Last week was focused on searching bugs and solving the ones I’m able to, some of them were suggested by my mentor and others I tried to choose by myself, wasn’t very lucky with those.

A good(?) thing about bugs is that they happen in every part of the system and you must chase them wherever they are, including places you’re not comfortable in.

For example, one of the bugs was a dependency issue, usually the building process follows this flow (when autoconf is used):

sh autogen.sh    (1)
./configure          (2)
make                   (3)
make install       (4)

There is usually a file named configure.ac, which contains system specifications and dependencies; this file is used in (1) to generate a configure script, which by its turn will be used in (2) to create the Makefile, needed in (3) to compile your files together. Finally (4) puts the resulting file in a appropriate place and the program is ready to be executed.

It’s expected that if ./configure finishes without errors then make and make install also will, however, that wasn’t always the case in nftables. To solve this bug I just needed to change the dependencies in configure.ac, the fix patch is a boring oneliner, the fun is in reproducing the bug and testing it.

To check the version of a dependency, configure.ac uses PKG_CHECK_MODULES(), this macro searches the dependency in some specific folders (read man pkg-config). It’s up to the developers to provide a .pc file when the software is installed, so pkg-config can find it; sometimes they don’t and you have two options, search for a source which does or write this file yourself, see what xtables.pc looks like:

prefix=/usr/local
exec_prefix=${prefix}
libdir=${exec_prefix}/lib
xtlibdir=${exec_prefix}/lib/xtables
includedir=${prefix}/include

Name:           xtables
Description:    Shared Xtables code for extensions and iproute2
Version:        1.6.1
Cflags:         -I${includedir}
Libs:           -L${libdir} -lxtables
Libs.private:   -ldl

Also, sometimes you upgrade or downgrade a library and the .pc file isn’t updated, what misleads your configure script and may cause unwanted behavior, be careful about it.

Other bugs were less interesting, two of them were only a table presentation fix and the last one I couldn’t reproduce, even after a lot of code digging and configuration changes, apparently it vanished somehow within the updates – and not much information was given, what makes reproducing it harder.

I’m still working on one, actually it’s a request for a new small feature for the parser, will enter in details later when I have some conclusion about it. See you.

Stateful objects, ICMP, bugs and tests

Sorry for the delay to post, this was a full week. Moving out is a laborious task, fortunately it is over now and I found time and inspiration to blog.

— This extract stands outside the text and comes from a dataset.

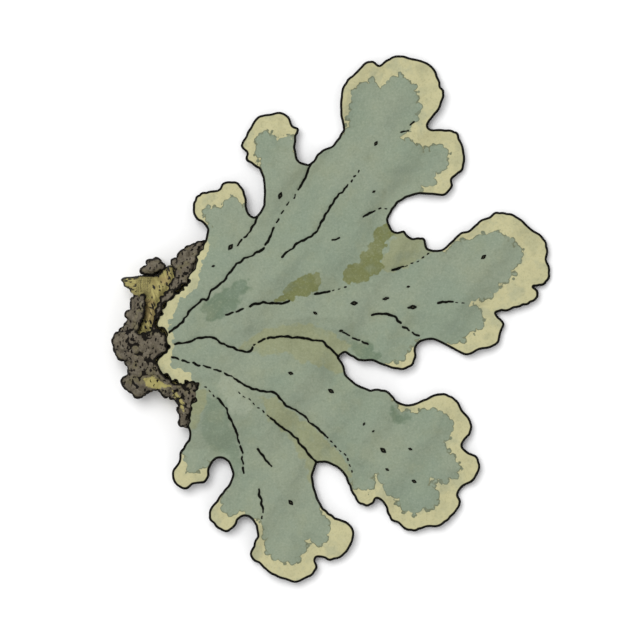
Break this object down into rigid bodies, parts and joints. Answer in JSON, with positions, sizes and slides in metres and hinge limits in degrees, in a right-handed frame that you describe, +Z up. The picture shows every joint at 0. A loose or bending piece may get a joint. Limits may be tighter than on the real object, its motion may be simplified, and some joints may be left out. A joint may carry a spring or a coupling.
{
  "type": "lichen on a twig",
  "caption": "Leafy grey-green lichen with rounded, pale-rimmed lobes fanning out from a short stub of gnarled twig with broken bark.",
  "frame": {"origin": "middle of the footprint, on the surface the twig and the lobe tips rest on", "axes": "+Z up; +Y from the lowest lobe towards the crown lobe; +X from the twig towards the tip of the widest lobe"},
  "size_m": [0.0664, 0.08, 0.0086],
  "materials": {
    "thallus": "matte",
    "frill_thallus": "matte",
    "bark": "matte",
    "bare_wood": "matte"
  },
  "bodies": {
    "root": {"lobe_shoulder": "thallus", "lobe_upper": "thallus", "lobe_crown": "thallus", "lobelet_frill": "frill_thallus", "lobe_right": "thallus", "lobe_lower_right": "thallus", "lobe_bottom": "thallus", "lobe_heel": "thallus", "twig_wood": "bare_wood", "twig_bark": "bark", "bark_burr": "bark"}
  },
  "joints": []
}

The past weeks were focused on a few good tasks, I’ll talk about them separately. One point they share is the need to track the execution path in code, many git greps and printfs were used but I think now I got a much better view of how everything works. When I need to see what a specific part of the execution does, I nearly always know instinctively what file/routine to analyze; this applies to nftables and libnftnl, in the kernel code I can’t always find my way easily, that’s a work in progress.

Now, about the actual tasks, one of them dealt with ICMP headers.

You can build rules in nftables to filter ICMP packets based on its header fields. Wikipedia has a good article about this protocol and shows that some header fields are variable. The meaning of the last 4 btyes depends on the fields type and code, the same field can represent mtu and sequence for example. But, this is a normal behavior, why this is relevant? Because nftables currently matches the offset of the field, to know which field to display on list ruleset. You can see this adding the rule:

$ nft add rule filter input icmp mtu 33 accept
$ nft list ruleset

<…>
icmp sequence 33 accept
<…>

Like I said, it matches the offset to know the field, since the fields mtu and sequence have the same offset they are displayed the same – in this case as sequence. I don’t think it spoils the filtering, the system will filter mtu, even though it displays sequence, although I’m not 100% sure on how the kernel handle this kind of rule. I say this because when a rule is written it has the right field on it, and the right message is sent to the kernel, which will set up the filtering. The problem happens on list ruleset, nft asks the active rules and the kernel return some structures. With these structures nft builds and displays the ruleset; when the rule is about ICMP header fields it has only the offset field available, and based on the offset the field name is chosen.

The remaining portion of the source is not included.